* _Source excerpt_:
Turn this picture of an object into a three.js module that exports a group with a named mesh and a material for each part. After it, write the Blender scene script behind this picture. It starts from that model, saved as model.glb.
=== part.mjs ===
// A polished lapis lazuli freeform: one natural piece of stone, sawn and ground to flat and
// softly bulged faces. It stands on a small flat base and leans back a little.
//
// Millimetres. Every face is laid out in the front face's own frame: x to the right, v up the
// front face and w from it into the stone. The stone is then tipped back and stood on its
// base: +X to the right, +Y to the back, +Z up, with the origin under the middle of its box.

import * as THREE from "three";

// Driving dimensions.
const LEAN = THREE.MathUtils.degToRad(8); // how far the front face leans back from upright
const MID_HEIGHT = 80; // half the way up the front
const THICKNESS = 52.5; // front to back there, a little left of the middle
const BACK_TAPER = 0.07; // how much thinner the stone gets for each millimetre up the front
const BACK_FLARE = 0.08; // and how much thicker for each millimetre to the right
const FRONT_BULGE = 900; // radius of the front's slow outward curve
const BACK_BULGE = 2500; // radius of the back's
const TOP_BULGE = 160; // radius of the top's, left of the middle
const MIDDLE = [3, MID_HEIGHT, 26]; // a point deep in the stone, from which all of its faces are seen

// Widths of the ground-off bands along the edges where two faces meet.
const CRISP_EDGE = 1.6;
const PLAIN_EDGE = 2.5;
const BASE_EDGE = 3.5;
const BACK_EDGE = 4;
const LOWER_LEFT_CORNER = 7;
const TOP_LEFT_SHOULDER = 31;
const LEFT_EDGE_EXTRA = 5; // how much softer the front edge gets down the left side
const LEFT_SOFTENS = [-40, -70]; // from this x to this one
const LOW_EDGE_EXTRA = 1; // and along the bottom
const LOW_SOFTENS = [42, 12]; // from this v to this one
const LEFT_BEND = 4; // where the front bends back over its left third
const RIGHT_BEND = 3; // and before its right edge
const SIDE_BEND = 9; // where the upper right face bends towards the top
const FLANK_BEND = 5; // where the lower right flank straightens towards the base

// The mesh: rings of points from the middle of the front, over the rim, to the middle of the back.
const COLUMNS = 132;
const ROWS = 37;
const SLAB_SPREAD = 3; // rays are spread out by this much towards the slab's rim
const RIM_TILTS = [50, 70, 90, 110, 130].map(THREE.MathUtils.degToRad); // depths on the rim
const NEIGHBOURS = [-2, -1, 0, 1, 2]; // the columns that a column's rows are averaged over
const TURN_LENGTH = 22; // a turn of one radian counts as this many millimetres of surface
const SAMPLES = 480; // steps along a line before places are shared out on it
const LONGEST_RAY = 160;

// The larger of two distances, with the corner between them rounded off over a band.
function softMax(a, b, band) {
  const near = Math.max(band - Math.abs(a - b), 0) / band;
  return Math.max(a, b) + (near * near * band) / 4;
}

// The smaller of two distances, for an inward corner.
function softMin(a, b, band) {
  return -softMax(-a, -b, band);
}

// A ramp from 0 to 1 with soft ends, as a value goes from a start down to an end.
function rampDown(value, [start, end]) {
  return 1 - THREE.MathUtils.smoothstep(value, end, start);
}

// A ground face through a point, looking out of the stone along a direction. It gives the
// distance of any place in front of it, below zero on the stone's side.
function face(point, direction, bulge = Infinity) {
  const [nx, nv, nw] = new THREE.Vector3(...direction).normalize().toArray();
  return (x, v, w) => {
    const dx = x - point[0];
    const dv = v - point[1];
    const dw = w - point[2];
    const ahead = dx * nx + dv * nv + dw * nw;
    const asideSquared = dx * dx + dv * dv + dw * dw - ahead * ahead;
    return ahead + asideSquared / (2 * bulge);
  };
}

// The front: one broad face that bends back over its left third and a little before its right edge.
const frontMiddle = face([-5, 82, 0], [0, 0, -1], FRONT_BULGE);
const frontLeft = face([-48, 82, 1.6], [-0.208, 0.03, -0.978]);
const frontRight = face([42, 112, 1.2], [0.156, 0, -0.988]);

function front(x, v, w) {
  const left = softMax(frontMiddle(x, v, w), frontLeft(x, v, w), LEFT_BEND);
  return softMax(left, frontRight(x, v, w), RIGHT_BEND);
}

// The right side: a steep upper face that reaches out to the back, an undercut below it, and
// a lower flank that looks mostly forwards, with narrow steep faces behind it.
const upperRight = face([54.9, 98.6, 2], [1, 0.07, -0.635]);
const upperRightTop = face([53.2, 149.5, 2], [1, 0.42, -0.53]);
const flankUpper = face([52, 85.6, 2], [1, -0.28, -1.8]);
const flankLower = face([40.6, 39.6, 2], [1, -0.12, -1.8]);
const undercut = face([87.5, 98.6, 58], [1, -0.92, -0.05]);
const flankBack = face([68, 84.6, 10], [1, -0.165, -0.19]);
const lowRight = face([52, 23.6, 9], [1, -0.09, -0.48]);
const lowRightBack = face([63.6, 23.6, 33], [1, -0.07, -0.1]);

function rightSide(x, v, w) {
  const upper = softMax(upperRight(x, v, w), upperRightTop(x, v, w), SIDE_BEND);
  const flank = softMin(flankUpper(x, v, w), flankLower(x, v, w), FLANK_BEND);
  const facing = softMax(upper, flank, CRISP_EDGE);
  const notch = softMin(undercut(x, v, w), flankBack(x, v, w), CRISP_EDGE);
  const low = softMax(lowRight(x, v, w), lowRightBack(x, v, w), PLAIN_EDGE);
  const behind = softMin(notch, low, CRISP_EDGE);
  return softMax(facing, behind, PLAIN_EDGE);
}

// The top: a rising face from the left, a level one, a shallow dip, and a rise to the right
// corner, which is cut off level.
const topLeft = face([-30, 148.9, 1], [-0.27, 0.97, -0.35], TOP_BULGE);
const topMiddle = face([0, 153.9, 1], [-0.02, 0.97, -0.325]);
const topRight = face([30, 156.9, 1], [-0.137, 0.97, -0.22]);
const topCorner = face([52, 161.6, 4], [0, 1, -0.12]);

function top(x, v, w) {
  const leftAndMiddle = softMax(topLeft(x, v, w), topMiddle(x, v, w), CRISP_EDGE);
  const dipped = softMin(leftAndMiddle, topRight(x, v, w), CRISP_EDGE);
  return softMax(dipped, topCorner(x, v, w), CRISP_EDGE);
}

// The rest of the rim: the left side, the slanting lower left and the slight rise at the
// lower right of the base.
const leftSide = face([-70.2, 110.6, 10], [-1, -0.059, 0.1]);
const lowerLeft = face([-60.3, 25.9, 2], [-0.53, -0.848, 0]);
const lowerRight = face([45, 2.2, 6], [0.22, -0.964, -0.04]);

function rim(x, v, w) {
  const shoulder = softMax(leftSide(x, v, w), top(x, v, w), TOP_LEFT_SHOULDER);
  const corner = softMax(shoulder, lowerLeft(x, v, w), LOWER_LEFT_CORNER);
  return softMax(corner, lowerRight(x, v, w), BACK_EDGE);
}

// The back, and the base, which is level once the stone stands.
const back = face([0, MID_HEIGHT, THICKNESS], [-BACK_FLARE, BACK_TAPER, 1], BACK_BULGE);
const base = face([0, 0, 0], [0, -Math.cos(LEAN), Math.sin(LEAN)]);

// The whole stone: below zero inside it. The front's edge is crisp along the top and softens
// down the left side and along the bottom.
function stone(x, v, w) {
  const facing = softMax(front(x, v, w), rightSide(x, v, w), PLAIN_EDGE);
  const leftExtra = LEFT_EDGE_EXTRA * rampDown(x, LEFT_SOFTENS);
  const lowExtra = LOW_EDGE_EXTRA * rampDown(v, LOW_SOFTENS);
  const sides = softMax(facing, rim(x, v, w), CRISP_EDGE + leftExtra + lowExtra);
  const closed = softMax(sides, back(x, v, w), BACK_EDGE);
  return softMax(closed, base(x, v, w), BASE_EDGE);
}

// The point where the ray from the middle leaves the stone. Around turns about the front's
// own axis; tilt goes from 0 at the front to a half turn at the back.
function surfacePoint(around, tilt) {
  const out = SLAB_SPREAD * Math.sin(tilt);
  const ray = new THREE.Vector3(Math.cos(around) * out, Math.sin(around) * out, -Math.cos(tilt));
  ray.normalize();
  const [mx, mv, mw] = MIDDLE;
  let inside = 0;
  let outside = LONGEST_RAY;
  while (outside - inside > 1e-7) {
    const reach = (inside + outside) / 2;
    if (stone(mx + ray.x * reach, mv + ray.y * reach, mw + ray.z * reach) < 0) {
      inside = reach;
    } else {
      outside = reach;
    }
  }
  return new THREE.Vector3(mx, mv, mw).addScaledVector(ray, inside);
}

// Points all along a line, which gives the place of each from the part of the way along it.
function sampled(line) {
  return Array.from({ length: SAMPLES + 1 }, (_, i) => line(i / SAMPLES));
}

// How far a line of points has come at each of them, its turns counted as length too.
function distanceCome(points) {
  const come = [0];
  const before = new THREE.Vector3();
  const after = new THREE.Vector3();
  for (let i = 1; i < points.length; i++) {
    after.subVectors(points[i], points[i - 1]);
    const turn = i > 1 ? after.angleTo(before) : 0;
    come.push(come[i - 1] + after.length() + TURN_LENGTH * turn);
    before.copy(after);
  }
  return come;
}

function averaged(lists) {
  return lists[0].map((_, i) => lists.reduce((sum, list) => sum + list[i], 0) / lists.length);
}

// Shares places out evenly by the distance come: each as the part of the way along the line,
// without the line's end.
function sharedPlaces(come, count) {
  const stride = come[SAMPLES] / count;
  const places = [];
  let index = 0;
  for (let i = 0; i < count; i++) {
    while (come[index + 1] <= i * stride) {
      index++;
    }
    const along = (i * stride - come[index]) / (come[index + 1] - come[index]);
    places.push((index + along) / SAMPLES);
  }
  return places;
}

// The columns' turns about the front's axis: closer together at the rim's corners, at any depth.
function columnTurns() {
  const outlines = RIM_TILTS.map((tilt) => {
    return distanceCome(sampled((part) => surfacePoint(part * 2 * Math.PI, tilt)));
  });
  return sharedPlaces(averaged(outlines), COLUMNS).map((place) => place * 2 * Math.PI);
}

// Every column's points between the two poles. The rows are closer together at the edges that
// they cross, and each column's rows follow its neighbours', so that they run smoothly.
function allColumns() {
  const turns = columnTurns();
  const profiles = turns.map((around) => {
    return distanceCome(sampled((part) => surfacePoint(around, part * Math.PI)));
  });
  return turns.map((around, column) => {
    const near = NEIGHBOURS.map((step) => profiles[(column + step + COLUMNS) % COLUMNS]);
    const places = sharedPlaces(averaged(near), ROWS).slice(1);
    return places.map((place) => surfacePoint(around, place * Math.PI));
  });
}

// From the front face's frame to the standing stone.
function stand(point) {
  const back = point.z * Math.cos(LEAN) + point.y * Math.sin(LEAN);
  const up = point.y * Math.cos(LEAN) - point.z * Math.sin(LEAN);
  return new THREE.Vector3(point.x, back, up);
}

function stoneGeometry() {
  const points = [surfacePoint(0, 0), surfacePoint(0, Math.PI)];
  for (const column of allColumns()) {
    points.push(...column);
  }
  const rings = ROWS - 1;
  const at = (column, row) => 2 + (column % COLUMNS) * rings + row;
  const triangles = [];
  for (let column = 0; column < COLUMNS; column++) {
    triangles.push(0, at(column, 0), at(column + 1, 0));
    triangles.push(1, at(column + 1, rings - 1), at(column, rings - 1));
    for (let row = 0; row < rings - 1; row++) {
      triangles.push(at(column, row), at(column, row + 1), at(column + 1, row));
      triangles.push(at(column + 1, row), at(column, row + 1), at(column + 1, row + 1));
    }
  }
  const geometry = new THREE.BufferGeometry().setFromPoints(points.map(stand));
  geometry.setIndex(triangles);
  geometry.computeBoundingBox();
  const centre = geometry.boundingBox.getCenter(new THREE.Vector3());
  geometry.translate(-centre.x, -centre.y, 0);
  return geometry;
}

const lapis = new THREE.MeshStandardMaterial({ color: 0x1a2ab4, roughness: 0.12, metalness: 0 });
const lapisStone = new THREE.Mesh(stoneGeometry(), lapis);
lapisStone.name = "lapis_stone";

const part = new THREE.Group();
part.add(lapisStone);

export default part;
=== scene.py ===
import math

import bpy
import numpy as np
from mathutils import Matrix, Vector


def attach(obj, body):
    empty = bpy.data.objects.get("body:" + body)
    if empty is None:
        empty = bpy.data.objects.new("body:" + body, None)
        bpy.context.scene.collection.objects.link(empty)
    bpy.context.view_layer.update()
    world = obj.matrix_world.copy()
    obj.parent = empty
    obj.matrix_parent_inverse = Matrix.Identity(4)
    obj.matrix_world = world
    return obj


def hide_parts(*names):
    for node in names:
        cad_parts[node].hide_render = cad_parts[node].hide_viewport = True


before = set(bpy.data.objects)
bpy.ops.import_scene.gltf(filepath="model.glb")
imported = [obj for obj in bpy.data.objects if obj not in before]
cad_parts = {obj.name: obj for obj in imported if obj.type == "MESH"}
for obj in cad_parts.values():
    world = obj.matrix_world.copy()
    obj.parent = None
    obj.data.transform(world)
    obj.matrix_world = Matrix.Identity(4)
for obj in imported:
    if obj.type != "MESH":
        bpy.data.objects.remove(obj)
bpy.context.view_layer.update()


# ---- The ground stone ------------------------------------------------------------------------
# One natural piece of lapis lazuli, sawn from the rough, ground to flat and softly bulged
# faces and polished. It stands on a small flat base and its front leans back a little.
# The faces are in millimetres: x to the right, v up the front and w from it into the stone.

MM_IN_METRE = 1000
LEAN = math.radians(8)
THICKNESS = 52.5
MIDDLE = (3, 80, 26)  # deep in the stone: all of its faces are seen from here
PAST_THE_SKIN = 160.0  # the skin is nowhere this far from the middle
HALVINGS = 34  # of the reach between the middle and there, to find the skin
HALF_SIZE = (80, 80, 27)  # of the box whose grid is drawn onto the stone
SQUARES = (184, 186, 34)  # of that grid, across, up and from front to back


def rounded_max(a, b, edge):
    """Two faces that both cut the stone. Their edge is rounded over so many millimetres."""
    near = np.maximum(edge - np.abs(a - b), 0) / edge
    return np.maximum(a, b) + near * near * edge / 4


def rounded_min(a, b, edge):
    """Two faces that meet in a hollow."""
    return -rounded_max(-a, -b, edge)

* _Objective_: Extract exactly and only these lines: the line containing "const lapis = new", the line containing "# The faces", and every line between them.

* _Full output_:
const lapis = new THREE.MeshStandardMaterial({ color: 0x1a2ab4, roughness: 0.12, metalness: 0 });
const lapisStone = new THREE.Mesh(stoneGeometry(), lapis);
lapisStone.name = "lapis_stone";

const part = new THREE.Group();
part.add(lapisStone);

export default part;
=== scene.py ===
import math

import bpy
import numpy as np
from mathutils import Matrix, Vector


def attach(obj, body):
    empty = bpy.data.objects.get("body:" + body)
    if empty is None:
        empty = bpy.data.objects.new("body:" + body, None)
        bpy.context.scene.collection.objects.link(empty)
    bpy.context.view_layer.update()
    world = obj.matrix_world.copy()
    obj.parent = empty
    obj.matrix_parent_inverse = Matrix.Identity(4)
    obj.matrix_world = world
    return obj


def hide_parts(*names):
    for node in names:
        cad_parts[node].hide_render = cad_parts[node].hide_viewport = True


before = set(bpy.data.objects)
bpy.ops.import_scene.gltf(filepath="model.glb")
imported = [obj for obj in bpy.data.objects if obj not in before]
cad_parts = {obj.name: obj for obj in imported if obj.type == "MESH"}
for obj in cad_parts.values():
    world = obj.matrix_world.copy()
    obj.parent = None
    obj.data.transform(world)
    obj.matrix_world = Matrix.Identity(4)
for obj in imported:
    if obj.type != "MESH":
        bpy.data.objects.remove(obj)
bpy.context.view_layer.update()


# ---- The ground stone ------------------------------------------------------------------------
# One natural piece of lapis lazuli, sawn from the rough, ground to flat and softly bulged
# faces and polished. It stands on a small flat base and its front leans back a little.
# The faces are in millimetres: x to the right, v up the front and w from it into the stone.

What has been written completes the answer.